Anticipate to reduce mental load

One of the best ways to limit race-day stress is to reduce uncertainty.

The more you prepare ahead of time, the fewer last-minute decisions your brain has to juggle. That’s why many experienced triathletes take logistics just as seriously as their training plan.

Preparing your gear the day before sounds basic, but it massively reduces mental tension on race morning. A simple checklist prevents forgotten goggles, nutrition, or shoes, which can quickly spiral into unnecessary panic.

Previewing the course also helps a lot. When possible, spot the entrance to transition, the swim exit, the buoys, and the aid stations. The more familiar the environment feels, the easier it is for your brain to stay calm and focused.

Finally, arriving early can completely change your mindset. It gives you time to warm up smoothly, double-check equipment, and most importantly avoid falling into a rush-and-panic rhythm.

Mental preparation before the start

Managing start-line stress is also something you can train before race day.

Visualization is a popular mental training tool in endurance sports. It means mentally rehearsing your race, the start, the transitions, and the tougher moments too. The point isn’t to fantasize about a perfect race, it’s to prepare your brain for different scenarios.

For example, you can visualize a chaotic swim start, then picture yourself gradually finding calm breathing and a controlled rhythm. That mental repetition often reduces the shock factor on race day.

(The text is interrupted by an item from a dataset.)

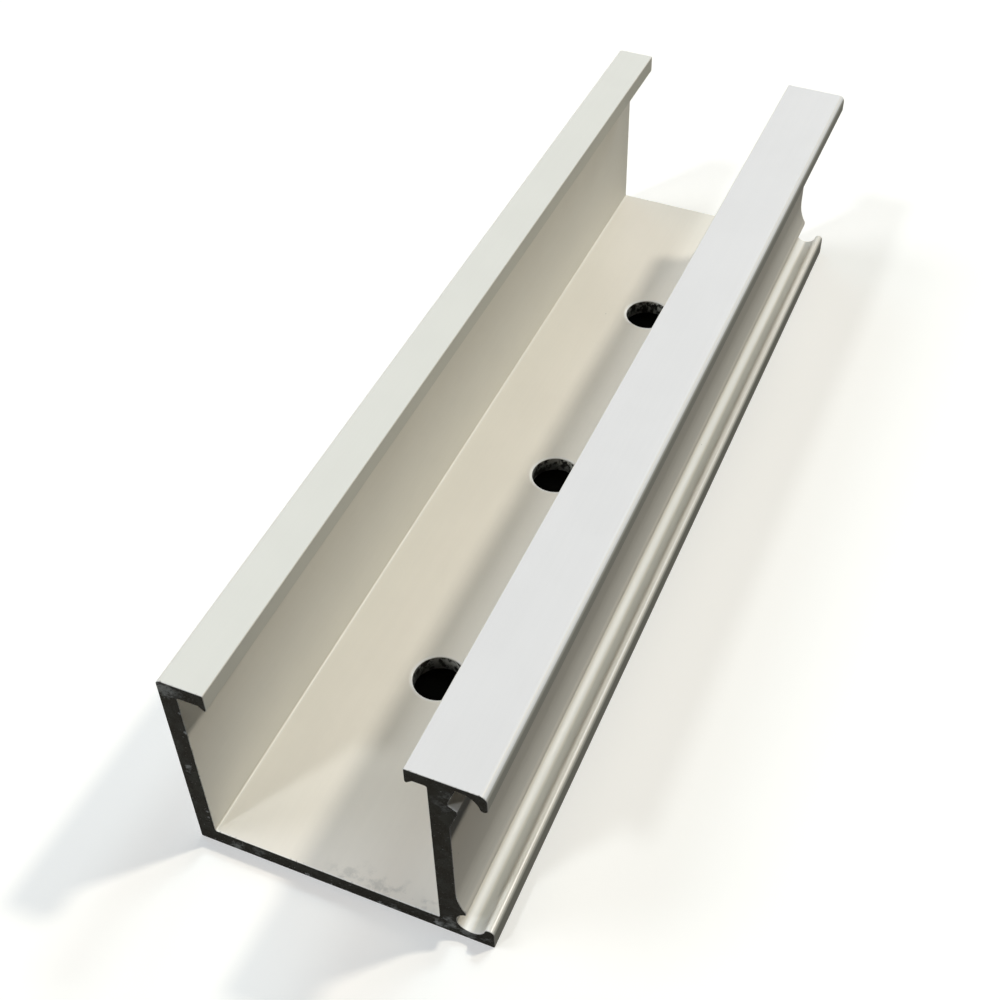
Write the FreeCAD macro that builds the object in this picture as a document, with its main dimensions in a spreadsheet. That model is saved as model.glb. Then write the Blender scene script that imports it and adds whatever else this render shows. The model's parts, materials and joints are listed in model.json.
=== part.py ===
import FreeCAD, Part
import math
import os
from collections import namedtuple

import Sketcher

# Short piece of extruded mounting rail, in millimetres. It lies on its underside, runs
# along Y and is centred over the origin. The section is an open channel with two lips.
# The web on the right carries a flange and a foot that stand out past it.

RAIL = "mounting_rail"

SIZES = {
    "rail_length": 183.0,
    "overall_width": 50.0,
    "overall_height": 40.0,
    "wall_thickness": 3.0,
    "floor_thickness": 3.2,
    "edge_round": 0.25,
    "inner_round": 0.3,
    # left lip, from the outer face of the left wall to its tip
    "lip_width": 7.6,
    "lip_thickness": 2.8,
    "shoulder_round": 0.9,
    # right flange, and how far the flange and the foot stand out past the web
    "flange_width": 12.1,
    "flange_thickness": 2.3,
    "flange_round": 1.2,
    "shelf_reach": 5.8,
    # small nose under the tip of each lip
    "nose_drop": 0.8,
    "nose_width": 1.25,
    "nose_round": 0.35,
    # round socket under the flange, closed by a hook along the flange's outer edge
    "socket_roof": 1.0,
    "socket_radius": 3.1,
    "haunch_width": 1.2,
    "haunch_height": 3.5,
    "hook_width": 1.2,
    "hook_drop": 3.7,
    # catch on the outer face of the web, below the socket
    "catch_drop": 5.95,
    "catch_reach": 1.3,
    "catch_face": 0.65,
    "catch_slant": 0.8,
    "catch_run": 3.9,
    # ridge over the round groove at the root of the foot, and bead along the foot's edge
    "ridge_reach": 1.4,
    "ridge_height": 7.1,
    "flare_height": 12.0,
    "groove_radius": 2.25,
    "groove_inset": 3.75,
    "groove_height": 4.3,
    "bead_height": 3.6,
    # drilled holes in the floor, from the outer face of the left wall
    "hole_diameter": 9.0,
    "hole_line": 22.5,
    "hole_pitch": 52.0,
    "hole_count": 3,
}

# A corner of the section. Its fillet is the radius that rounds it, between edges that are
# upright or level. Its bend is for an edge that arrives at it as an arc: LEFT or RIGHT,
# the way the edge turns, and what fixes it, its radius or the height of its centre.
Corner = namedtuple("Corner", "name x z fillet bend", defaults=(None, None))
Bend = namedtuple("Bend", "turn radius centre_z", defaults=(None, None))
LEFT, RIGHT = 1, -1


def make_sheet(doc):
    """Write each driving size into a cell of the sheet and give the cell its name."""
    sheet = doc.addObject("Spreadsheet::Sheet", "sizes")
    for row, (name, value) in enumerate(SIZES.items(), start=1):
        sheet.set(f"A{row}", name)
        sheet.set(f"B{row}", str(value))
        sheet.setAlias(f"B{row}", name)
    doc.recompute()
    return sheet


def formula(text):
    """Turn a formula in plain size names into one that reads them from the sheet."""
    return " ".join(f"sizes.{word}" if word in SIZES else word for word in text.split())


def origin_part(body, role):
    """Find one of the body's own origin planes or axes."""
    return next(part for part in body.Origin.OriginFeatures if part.Role == role)


def add_sketch(body, name, role):
    """Add a sketch on one of the body's origin planes, measured from the rail's left face."""
    sketch = body.newObject("Sketcher::SketchObject", name)
    sketch.AttachmentSupport = [(origin_part(body, role), "")]
    sketch.MapMode = "FlatFace"
    sketch.setExpression("AttachmentOffset.Base.x", formula("- overall_width / 2"))
    return sketch


def nose(name, tip, under, inward):
    """Corners of the small nose at a lip's tip, from the tip face to the lip's underside."""
    bottom = f"{under} - nose_drop"
    return [
        Corner(f"{name}_side", tip, f"{bottom} + nose_round"),
        Corner(f"{name}_bottom", f"{tip} {inward} nose_round", bottom, None, Bend(LEFT, "nose_round")),
        Corner(f"{name}_back", f"{tip} {inward} nose_width", under),
    ]


def section_corners():
    """List the section's corners, anticlockwise from the lower left one."""
    web_out = "overall_width - shelf_reach"
    web_in = f"{web_out} - wall_thickness"
    lip_under = "overall_height - lip_thickness"
    flange_under = "overall_height - flange_thickness"
    flange_tip = "overall_width - flange_width"
    groove_x = "overall_width - groove_inset"
    ridge_x = f"{web_out} + ridge_reach"
    ridge_under = (
        "groove_height + sqrt( groove_radius ^ 2 - ( shelf_reach - groove_inset - ridge_reach ) ^ 2 )"
    )
    bead_in = f"{groove_x} + sqrt( groove_radius ^ 2 - ( groove_height - bead_height ) ^ 2 )"
    catch_x = f"{web_out} + catch_reach"
    catch_top = "overall_height - catch_drop"
    catch_under = f"{catch_top} - catch_face"
    socket_top = "overall_height - socket_roof"
    hook_centre = "overall_height - hook_drop + hook_width / 2"
    foot = [
        Corner("lower_left", "0", "0", "edge_round"),
        Corner("foot_edge", "overall_width", "0", "edge_round"),
        Corner("bead_outer", "overall_width", "bead_height"),
        Corner("bead_inner", bead_in, "bead_height", None, Bend(LEFT, None, "bead_height")),
        Corner("groove_end", ridge_x, ridge_under, None, Bend(RIGHT, None, "groove_height")),
        Corner("ridge_tip", ridge_x, "ridge_height"),
        Corner("flare_top", web_out, "flare_height", None, Bend(RIGHT, None, "flare_height")),
    ]
    catch = [
        Corner("catch_root", web_out, f"{catch_under} - catch_run"),
        Corner("catch_lower", catch_x, catch_under),
        Corner("catch_upper", catch_x, catch_top),
        Corner("catch_inner", web_out, f"{catch_top} + catch_slant"),
    ]
    flange = [
        Corner("haunch_root", web_out, f"{socket_top} - haunch_height"),
        Corner("socket_top", f"{web_out} + haunch_width", socket_top),
        Corner("hook_inner", "overall_width - hook_width", hook_centre, None, Bend(RIGHT, "socket_radius")),
        Corner("hook_outer", "overall_width", hook_centre, None, Bend(LEFT, None, hook_centre)),
        Corner("flange_edge", "overall_width", "overall_height", "flange_round"),
        Corner("flange_tip", flange_tip, "overall_height", "edge_round"),
        *nose("flange_nose", flange_tip, flange_under, "+"),
    ]
    channel = [
        Corner("web_head", web_in, flange_under, "inner_round"),
        Corner("web_foot", web_in, "floor_thickness", "inner_round"),
        Corner("wall_foot", "wall_thickness", "floor_thickness", "inner_round"),
        Corner("wall_head", "wall_thickness", lip_under, "inner_round"),
    ]
    lip_nose = nose("lip_nose", "lip_width", lip_under, "-")
    lip = [
        lip_nose[2],
        lip_nose[1]._replace(bend=None),
        lip_nose[0]._replace(bend=lip_nose[1].bend),
        Corner("lip_tip", "lip_width", "overall_height", "edge_round"),
        Corner("upper_left", "0", "overall_height", "shoulder_round"),
    ]
    return foot + catch + flange + channel + lip


def trim_fillets(corners, value):
    """Replace each corner that has a fillet with the two ends of its arc."""
    trimmed = []
    for index, corner in enumerate(corners):
        if not corner.fillet:
            trimmed.append(corner)
            continue
        ends = []
        for other in (corners[index - 1], corners[(index + 1) % len(corners)]):
            run, rise = value(other.x) - value(corner.x), value(other.z) - value(corner.z)
            place = {"x": corner.x, "z": corner.z}
            along = "x" if abs(run) > abs(rise) else "z"
            sign = "+" if (run if along == "x" else rise) > 0 else "-"
            place[along] = f"{place[along]} {sign} {corner.fillet}"
            ends.append(place)
        before, after = ends
        back = (value(before["x"]) - value(corner.x), value(before["z"]) - value(corner.z))
        ahead = (value(after["x"]) - value(corner.x), value(after["z"]) - value(corner.z))
        turn = LEFT if back[1] * ahead[0] - back[0] * ahead[1] > 0 else RIGHT
        trimmed.append(Corner(f"{corner.name}_start", **before))
        trimmed.append(Corner(f"{corner.name}_end", **after, bend=Bend(turn, corner.fillet)))
    return trimmed


def arc_centre(start, end, bend, value):
    """Work out where the centre of the arc from start to end lies."""
    chord = end - start
    middle = start + chord * 0.5
    left = FreeCAD.Vector(-chord.y, chord.x, 0) / chord.Length
    if bend.radius:
        return middle + left * bend.turn * math.sqrt(value(bend.radius) ** 2 - (chord.Length / 2) ** 2)
    if abs(left.y) < 1e-9:
        return middle
    return middle + left * ((value(bend.centre_z) - middle.y) / left.y)


def draw_section(sketch, corners):
    """Draw the closed outline and tie each of its points and arcs to the sheet."""
    def value(text):
        return float(sketch.evalExpression(formula(text)))

    corners = trim_fillets(corners, value)
    places = [FreeCAD.Vector(value(corner.x), value(corner.z), 0) for corner in corners]
    ends = []
    for index, corner in enumerate(corners):
        start, end = places[index - 1], places[index]
        if not corner.bend:
            edge = sketch.addGeometry(Part.LineSegment(start, end), False)
            ends.append((edge, 1, 2))
            continue
        centre = arc_centre(start, end, corner.bend, value)
        first, last = (start, end) if corner.bend.turn == LEFT else (end, start)
        angles = [math.atan2(point.y - centre.y, point.x - centre.x) for point in (first, last)]
        circle = Part.Circle(centre, FreeCAD.Vector(0, 0, 1), (end - centre).Length)
        edge = sketch.addGeometry(Part.ArcOfCircle(circle, *angles), False)
        ends.append((edge, 1, 2) if corner.bend.turn == LEFT else (edge, 2, 1))
    for index, corner in enumerate(corners):
        before, (edge, _, tail) = ends[index - 1], ends[index]
        sketch.addConstraint(Sketcher.Constraint("Coincident", before[0], before[2], edge, ends[index][1]))
        rules = [("x", "DistanceX", tail, corner.x), ("z", "DistanceY", tail, corner.z)]
        if corner.bend and corner.bend.centre_z:
            rules.append(("centre", "DistanceY", 3, corner.bend.centre_z))
        for key, kind, point, text in rules:
            rule = sketch.addConstraint(Sketcher.Constraint(kind, -1, 1, edge, point, value(text)))
            bind(sketch, rule, f"{corner.name}_{key}", text)
        if corner.bend and corner.bend.radius:
            radius = value(corner.bend.radius)
            rule = sketch.addConstraint(Sketcher.Constraint("Radius", edge, radius))
            bind(sketch, rule, f"{corner.name}_radius", corner.bend.radius)


def bind(sketch, rule, name, text):
    """Name a constraint and let the sheet set it."""
    sketch.renameConstraint(rule, name)
    sketch.setExpression(f"Constraints.{name}", formula(text))


def extrude_rail(doc, body):
    """Extrude the section along the rail's whole length."""
    sketch = add_sketch(body, "section", "XZ_Plane")
    draw_section(sketch, section_corners())
    rail = body.newObject("PartDesign::Pad", "extrusion")
    rail.Profile = sketch
    rail.SideType = "Symmetric"
    rail.setExpression("Length", formula("rail_length"))
    doc.recompute()
    return rail


def drill_holes(doc, body):
    """Drill the row of holes through the floor, centred on the rail's length."""
    sketch = add_sketch(body, "hole_place", "XY_Plane")
    hole = sketch.addGeometry(Part.Circle(FreeCAD.Vector(1, 1, 0), FreeCAD.Vector(0, 0, 1), 1), False)
    places = [
        ("line", Sketcher.Constraint("DistanceX", -1, 1, hole, 3, 1), "hole_line"),
        ("start", Sketcher.Constraint("DistanceY", hole, 3, -1, 1, 1), "hole_pitch * ( hole_count - 1 ) / 2"),
        ("across", Sketcher.Constraint("Diameter", hole, 2), "hole_diameter"),
    ]
    for name, constraint, text in places:
        bind(sketch, sketch.addConstraint(constraint), name, text)
    first = body.newObject("PartDesign::Pocket", "first_hole")
    first.Profile = sketch
    first.SideType = "Symmetric"
    first.setExpression("Length", formula("floor_thickness * 3"))
    doc.recompute()
    row = body.newObject("PartDesign::LinearPattern", "hole_row")
    row.Originals = [first]
    row.Direction = (origin_part(body, "Y_Axis"), [""])
    row.Mode = "Spacing"
    row.setExpression("Offset", formula("hole_pitch"))
    row.setExpression("Occurrences", formula("hole_count"))
    body.Tip = row
    doc.recompute()
    return row


def check(doc, before, after):
    """Stop if an object failed, the solid is unsound, or the holes took no metal."""
    for thing in doc.Objects:
        if {"Invalid", "Error"} & set(thing.State):
            raise RuntimeError(f"{thing.Label} failed: {thing.State}")
    if after.isNull() or not after.isValid() or len(after.Solids) != 1:
        raise RuntimeError("the rail is not one sound solid")
    drilled = before.Volume - after.Volume
    wanted = math.pi / 4 * SIZES["hole_diameter"] ** 2 * SIZES["floor_thickness"] * SIZES["hole_count"]
    if abs(drilled - wanted) > 0.01 * wanted:
        raise RuntimeError(f"the holes took {drilled:.1f} of {wanted:.1f} cubic millimetres")


def main():
    doc = FreeCAD.newDocument("rail")
    make_sheet(doc)
    body = doc.addObject("PartDesign::Body", RAIL)
    body.Label = RAIL
    body.Placement = FreeCAD.Placement()
    extrusion = extrude_rail(doc, body)
    drilled = drill_holes(doc, body)
    check(doc, extrusion.Shape, drilled.Shape)
    os.makedirs("parts", exist_ok=True)
    body.Shape.exportStep(f"parts/{body.Label}.step")
    box = body.Shape.BoundBox
    print(f"{body.Label}: {box.XLength:.2f} x {box.YLength:.2f} x {box.ZLength:.2f} mm")
    print(f"volume {body.Shape.Volume:.0f} mm3, section {extrusion.Shape.Volume / box.YLength:.1f} mm2")


main()
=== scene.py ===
"""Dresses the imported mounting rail: its coat, sawn ends and drilled holes, in a pale studio."""
import json
import logging
import math
from dataclasses import dataclass
from enum import Enum
from typing import Any

import bmesh
import bpy
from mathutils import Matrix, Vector, noise


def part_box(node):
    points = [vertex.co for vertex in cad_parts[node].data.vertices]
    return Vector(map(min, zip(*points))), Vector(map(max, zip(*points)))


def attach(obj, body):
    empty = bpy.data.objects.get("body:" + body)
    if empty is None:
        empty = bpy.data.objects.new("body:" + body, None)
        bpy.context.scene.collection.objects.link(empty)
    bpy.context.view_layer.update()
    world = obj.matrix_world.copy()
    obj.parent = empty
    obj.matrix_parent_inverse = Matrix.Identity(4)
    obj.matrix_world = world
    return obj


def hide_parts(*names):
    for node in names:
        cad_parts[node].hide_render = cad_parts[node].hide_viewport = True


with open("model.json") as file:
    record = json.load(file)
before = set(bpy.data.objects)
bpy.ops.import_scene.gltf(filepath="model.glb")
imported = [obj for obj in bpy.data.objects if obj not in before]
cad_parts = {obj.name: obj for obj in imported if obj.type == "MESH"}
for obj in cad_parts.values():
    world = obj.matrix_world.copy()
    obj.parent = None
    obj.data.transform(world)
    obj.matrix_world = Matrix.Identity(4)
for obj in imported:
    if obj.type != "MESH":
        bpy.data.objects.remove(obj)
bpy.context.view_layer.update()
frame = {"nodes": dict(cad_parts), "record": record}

LOG = logging.getLogger("mounting_rail")
MM = 0.001
PER_METRE = 1000.0
RAIL_NODE = "mounting_rail"

Colour = tuple[float, float, float]
Socket = bpy.types.NodeSocket

# Most of a noise's values lie between these two.
NOISE_LOW, NOISE_HIGH = 0.3, 0.7
# The way the saw ran over the cut ends, in degrees from level.
SAW_TURN = 38.0
# The Mix node's sockets for the factor, the two colours and the mixed colour.
MIX_FACTOR, MIX_FIRST, MIX_SECOND, MIX_RESULT = 0, 6, 7, 2
WHITE = (1.0, 1.0, 1.0)
BLACK = (0.0, 0.0, 0.0)


class Finish(Enum):
    """The surfaces of the rail, in the order of its material slots."""

    SATIN = 0
    RUBBED = 1
    MATT = 2
    SAWN = 3
    DRILLED = 4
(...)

It also helps to bring your focus back to what you truly control. A lot of stress comes from external factors: the weather, the level of other competitors, water conditions, or the final result.

Instead, lock onto simple, concrete actions: your warm-up routine, your breathing, your pacing strategy, and your fueling plan.

Breathing: a simple but powerful tool

Out of all stress-management techniques, breathing is probably the most accessible.

A few minutes before the start, deliberately slowing your breath helps calm the nervous system. Inhale slowly, then exhale longer. Little by little, physical and mental tension drops.

Many triathletes use exercises similar to heart rate coherence before getting into the water.

Swimming, the biggest source of stress

For beginners, open water swimming is often the most anxiety-inducing part. Fewer visual landmarks, potential chop, cold water, and physical contact make this discipline especially intimidating in early races.

To reduce that fear, it helps to recreate race conditions in training. Swim open water before the event, test your wetsuit, or join group starts so those sensations become normal over time.

Start positioning also matters. Many triathletes add pressure by trying to sprint out too fast or start right in the middle of the pack. For a first experience, it’s often smarter to line up slightly to the side and accept a more progressive start.

The first few meters should be about finding your breathing rhythm, not chasing a couple of seconds.

Stress decreases with experience

Good news for first-timers: start-line stress usually becomes easier to manage over time.

Your brain gradually learns to recognize the sensations, put certain fears into perspective, and return to calm more quickly. Every race builds new reference points and strengthens confidence.

And in the end, the strongest memory after a triathlon is rarely the stress you felt before the start, it’s the pride of having dared to toe the line.